[Entries with model source code]
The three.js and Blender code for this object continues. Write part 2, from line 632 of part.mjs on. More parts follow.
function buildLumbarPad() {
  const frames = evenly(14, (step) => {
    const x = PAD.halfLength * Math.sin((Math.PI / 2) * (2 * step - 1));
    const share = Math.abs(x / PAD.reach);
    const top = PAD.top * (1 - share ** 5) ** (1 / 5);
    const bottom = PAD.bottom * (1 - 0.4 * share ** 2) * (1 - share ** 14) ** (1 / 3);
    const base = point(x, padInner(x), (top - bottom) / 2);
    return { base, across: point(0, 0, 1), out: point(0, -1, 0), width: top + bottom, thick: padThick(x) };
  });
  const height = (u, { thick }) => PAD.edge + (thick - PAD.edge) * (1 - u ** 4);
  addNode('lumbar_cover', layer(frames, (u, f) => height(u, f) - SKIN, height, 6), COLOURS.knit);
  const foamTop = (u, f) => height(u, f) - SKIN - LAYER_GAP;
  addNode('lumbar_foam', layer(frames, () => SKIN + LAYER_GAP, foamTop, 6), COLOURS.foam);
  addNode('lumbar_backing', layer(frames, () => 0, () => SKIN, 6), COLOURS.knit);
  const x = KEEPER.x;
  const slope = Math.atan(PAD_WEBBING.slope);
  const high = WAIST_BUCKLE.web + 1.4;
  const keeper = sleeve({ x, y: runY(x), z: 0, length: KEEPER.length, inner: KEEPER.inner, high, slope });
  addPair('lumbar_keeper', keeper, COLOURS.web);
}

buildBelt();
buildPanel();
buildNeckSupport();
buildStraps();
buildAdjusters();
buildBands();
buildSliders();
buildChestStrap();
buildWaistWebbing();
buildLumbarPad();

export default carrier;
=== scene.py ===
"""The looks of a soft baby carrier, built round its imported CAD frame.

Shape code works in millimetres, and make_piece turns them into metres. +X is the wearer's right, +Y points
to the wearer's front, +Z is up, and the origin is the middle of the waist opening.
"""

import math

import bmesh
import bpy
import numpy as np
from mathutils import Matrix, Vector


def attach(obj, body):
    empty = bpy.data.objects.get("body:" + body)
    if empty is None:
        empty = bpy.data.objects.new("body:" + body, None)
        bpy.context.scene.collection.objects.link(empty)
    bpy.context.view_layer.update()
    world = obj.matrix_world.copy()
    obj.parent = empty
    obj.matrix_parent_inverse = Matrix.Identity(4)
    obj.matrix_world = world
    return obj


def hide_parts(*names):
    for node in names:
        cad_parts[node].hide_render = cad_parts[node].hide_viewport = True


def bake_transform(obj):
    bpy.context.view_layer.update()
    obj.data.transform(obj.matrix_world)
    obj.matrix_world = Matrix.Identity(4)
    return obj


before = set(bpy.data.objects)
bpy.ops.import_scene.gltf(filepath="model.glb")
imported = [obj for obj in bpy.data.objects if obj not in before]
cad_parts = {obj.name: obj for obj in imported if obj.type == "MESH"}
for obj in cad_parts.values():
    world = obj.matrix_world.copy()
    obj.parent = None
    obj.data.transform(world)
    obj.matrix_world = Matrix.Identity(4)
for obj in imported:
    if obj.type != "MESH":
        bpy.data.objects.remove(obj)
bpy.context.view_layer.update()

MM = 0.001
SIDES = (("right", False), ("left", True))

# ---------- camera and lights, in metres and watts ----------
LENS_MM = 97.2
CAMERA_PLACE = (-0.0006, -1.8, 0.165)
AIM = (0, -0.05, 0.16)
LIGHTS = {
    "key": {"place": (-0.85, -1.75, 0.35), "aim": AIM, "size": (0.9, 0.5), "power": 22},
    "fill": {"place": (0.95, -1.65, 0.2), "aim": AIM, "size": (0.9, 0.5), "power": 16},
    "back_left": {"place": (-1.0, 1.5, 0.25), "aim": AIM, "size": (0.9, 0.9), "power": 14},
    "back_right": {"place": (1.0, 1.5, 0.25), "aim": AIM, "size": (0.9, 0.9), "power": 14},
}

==

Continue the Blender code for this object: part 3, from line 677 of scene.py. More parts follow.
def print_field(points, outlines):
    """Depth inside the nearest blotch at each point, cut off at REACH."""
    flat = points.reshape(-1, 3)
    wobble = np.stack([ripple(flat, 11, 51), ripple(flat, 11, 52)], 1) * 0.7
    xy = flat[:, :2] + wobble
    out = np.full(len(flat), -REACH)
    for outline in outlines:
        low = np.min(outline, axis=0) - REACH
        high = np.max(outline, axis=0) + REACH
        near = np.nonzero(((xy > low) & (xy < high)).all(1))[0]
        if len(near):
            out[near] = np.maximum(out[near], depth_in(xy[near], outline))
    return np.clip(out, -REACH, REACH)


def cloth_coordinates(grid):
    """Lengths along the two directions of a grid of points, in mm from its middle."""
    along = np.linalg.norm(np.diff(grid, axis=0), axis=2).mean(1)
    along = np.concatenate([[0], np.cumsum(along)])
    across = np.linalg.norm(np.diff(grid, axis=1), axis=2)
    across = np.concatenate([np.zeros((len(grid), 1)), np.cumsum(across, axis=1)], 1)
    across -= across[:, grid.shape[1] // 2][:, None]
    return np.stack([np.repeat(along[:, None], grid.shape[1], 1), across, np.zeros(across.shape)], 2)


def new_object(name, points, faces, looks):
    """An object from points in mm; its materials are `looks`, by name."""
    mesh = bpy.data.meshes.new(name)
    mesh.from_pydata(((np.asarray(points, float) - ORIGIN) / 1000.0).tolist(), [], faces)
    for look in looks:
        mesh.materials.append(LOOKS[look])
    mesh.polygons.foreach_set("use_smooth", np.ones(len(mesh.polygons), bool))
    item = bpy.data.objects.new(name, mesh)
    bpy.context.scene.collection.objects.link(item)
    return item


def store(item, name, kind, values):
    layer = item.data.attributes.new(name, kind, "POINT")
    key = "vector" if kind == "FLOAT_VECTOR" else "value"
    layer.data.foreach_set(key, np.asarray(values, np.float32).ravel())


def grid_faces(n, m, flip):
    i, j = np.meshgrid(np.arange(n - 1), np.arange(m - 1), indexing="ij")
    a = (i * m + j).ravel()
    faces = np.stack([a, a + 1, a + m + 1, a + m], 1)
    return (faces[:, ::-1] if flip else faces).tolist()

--

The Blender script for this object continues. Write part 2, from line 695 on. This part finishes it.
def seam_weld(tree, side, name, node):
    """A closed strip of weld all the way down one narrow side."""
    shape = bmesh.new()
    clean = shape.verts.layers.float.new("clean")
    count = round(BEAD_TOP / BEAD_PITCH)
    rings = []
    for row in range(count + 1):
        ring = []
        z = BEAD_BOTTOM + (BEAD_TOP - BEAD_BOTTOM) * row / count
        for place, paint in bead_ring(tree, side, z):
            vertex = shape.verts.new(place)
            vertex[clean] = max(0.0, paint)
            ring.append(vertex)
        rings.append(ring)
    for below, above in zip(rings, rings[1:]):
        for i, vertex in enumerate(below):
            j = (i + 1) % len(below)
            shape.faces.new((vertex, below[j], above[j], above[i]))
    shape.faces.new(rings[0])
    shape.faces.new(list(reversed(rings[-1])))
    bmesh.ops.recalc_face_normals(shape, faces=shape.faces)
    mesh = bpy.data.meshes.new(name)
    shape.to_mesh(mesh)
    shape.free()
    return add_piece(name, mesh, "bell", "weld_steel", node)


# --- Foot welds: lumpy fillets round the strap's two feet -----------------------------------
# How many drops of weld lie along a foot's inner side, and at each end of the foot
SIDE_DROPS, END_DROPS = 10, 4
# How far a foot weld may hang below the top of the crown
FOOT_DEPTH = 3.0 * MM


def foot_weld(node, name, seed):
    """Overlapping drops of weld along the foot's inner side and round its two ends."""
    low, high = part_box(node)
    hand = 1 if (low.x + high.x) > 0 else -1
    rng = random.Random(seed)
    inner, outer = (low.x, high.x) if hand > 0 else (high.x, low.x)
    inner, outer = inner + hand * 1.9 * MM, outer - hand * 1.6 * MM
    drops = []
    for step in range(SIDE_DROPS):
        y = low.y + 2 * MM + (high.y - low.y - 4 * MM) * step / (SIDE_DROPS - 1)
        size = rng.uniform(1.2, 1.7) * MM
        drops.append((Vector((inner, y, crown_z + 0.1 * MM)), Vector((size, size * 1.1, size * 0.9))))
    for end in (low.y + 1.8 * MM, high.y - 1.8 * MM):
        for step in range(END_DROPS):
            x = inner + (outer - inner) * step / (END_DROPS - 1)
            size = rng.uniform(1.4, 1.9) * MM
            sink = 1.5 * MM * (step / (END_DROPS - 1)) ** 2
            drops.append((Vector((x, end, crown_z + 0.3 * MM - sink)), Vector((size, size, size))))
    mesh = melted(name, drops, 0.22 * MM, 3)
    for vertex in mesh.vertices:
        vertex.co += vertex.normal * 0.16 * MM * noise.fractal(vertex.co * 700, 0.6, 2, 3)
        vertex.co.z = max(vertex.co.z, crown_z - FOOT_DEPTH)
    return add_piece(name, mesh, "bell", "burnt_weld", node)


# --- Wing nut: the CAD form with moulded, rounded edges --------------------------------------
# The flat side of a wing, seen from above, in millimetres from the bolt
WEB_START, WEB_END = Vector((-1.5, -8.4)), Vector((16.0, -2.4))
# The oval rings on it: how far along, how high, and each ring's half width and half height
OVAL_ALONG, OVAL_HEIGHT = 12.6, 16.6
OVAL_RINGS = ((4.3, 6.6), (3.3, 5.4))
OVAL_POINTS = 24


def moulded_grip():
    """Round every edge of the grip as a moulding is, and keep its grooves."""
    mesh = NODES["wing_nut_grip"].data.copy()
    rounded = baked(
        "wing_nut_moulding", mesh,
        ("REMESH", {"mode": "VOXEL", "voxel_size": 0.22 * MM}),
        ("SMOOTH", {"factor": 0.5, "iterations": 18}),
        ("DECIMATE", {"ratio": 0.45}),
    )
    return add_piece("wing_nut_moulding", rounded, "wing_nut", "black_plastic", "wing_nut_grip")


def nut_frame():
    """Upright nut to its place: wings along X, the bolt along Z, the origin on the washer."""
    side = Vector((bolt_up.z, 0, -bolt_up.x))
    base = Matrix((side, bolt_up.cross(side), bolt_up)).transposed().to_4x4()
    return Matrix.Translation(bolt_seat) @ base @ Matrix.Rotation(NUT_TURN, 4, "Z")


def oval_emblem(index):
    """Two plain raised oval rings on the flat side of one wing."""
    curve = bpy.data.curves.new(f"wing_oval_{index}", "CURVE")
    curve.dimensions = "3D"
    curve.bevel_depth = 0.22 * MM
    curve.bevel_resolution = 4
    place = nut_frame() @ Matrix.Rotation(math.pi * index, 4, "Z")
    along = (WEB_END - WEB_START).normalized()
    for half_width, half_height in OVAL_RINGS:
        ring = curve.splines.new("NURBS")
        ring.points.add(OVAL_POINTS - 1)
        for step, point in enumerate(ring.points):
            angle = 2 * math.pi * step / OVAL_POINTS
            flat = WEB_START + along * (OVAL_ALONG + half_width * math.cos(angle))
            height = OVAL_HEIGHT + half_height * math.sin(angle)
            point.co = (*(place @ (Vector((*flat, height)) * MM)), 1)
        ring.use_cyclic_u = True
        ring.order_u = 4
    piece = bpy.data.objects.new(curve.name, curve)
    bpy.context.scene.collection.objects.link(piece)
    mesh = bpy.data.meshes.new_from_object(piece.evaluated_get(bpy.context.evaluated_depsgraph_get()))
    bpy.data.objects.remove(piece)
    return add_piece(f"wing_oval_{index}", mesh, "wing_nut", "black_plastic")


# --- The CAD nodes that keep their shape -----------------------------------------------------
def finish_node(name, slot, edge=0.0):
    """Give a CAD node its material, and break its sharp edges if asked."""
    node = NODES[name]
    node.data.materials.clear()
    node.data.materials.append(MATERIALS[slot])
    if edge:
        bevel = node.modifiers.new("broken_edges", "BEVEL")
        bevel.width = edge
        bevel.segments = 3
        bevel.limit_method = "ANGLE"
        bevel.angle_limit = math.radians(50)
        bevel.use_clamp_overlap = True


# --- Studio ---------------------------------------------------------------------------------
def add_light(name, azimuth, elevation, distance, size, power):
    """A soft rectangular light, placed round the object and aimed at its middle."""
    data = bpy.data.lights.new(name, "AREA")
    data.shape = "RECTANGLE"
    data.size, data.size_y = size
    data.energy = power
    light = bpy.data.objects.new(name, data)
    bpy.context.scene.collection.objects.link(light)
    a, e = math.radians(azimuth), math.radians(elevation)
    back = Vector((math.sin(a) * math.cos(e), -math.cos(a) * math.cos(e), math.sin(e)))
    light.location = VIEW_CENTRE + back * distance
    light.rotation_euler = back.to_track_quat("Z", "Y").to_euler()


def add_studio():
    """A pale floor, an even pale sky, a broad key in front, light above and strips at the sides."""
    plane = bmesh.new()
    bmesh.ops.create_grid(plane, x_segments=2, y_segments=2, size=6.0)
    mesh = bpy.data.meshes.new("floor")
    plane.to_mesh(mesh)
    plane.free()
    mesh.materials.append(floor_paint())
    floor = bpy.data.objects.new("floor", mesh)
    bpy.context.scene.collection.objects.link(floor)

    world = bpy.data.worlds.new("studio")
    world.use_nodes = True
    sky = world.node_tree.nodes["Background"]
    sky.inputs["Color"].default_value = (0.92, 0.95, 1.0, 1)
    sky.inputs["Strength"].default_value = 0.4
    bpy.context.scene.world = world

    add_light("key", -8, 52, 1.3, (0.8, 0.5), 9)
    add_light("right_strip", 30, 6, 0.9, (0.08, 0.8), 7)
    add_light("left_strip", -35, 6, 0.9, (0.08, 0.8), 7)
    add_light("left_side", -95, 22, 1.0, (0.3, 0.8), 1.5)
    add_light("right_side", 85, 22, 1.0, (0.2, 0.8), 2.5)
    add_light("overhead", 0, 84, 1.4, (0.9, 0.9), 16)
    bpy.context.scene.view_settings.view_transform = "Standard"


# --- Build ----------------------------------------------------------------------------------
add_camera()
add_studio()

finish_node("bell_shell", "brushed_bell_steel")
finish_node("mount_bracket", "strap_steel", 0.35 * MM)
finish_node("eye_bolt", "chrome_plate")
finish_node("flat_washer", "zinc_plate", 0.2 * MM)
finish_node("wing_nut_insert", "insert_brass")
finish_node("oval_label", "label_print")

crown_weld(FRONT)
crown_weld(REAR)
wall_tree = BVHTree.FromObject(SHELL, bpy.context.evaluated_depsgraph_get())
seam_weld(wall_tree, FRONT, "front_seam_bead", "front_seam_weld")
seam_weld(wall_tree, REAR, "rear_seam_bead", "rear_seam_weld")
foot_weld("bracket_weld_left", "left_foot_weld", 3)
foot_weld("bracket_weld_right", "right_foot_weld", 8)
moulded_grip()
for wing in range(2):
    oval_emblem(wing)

*Short problem:*
Copy out exactly the lines from the one containing "buildBelt();" to the one containing "obj.parent = empty", both ends inclusive.

*Response to this exercise:*
buildBelt();
buildPanel();
buildNeckSupport();
buildStraps();
buildAdjusters();
buildBands();
buildSliders();
buildChestStrap();
buildWaistWebbing();
buildLumbarPad();

export default carrier;
=== scene.py ===
"""The looks of a soft baby carrier, built round its imported CAD frame.

Shape code works in millimetres, and make_piece turns them into metres. +X is the wearer's right, +Y points
to the wearer's front, +Z is up, and the origin is the middle of the waist opening.
"""

import math

import bmesh
import bpy
import numpy as np
from mathutils import Matrix, Vector


def attach(obj, body):
    empty = bpy.data.objects.get("body:" + body)
    if empty is None:
        empty = bpy.data.objects.new("body:" + body, None)
        bpy.context.scene.collection.objects.link(empty)
    bpy.context.view_layer.update()
    world = obj.matrix_world.copy()
    obj.parent = empty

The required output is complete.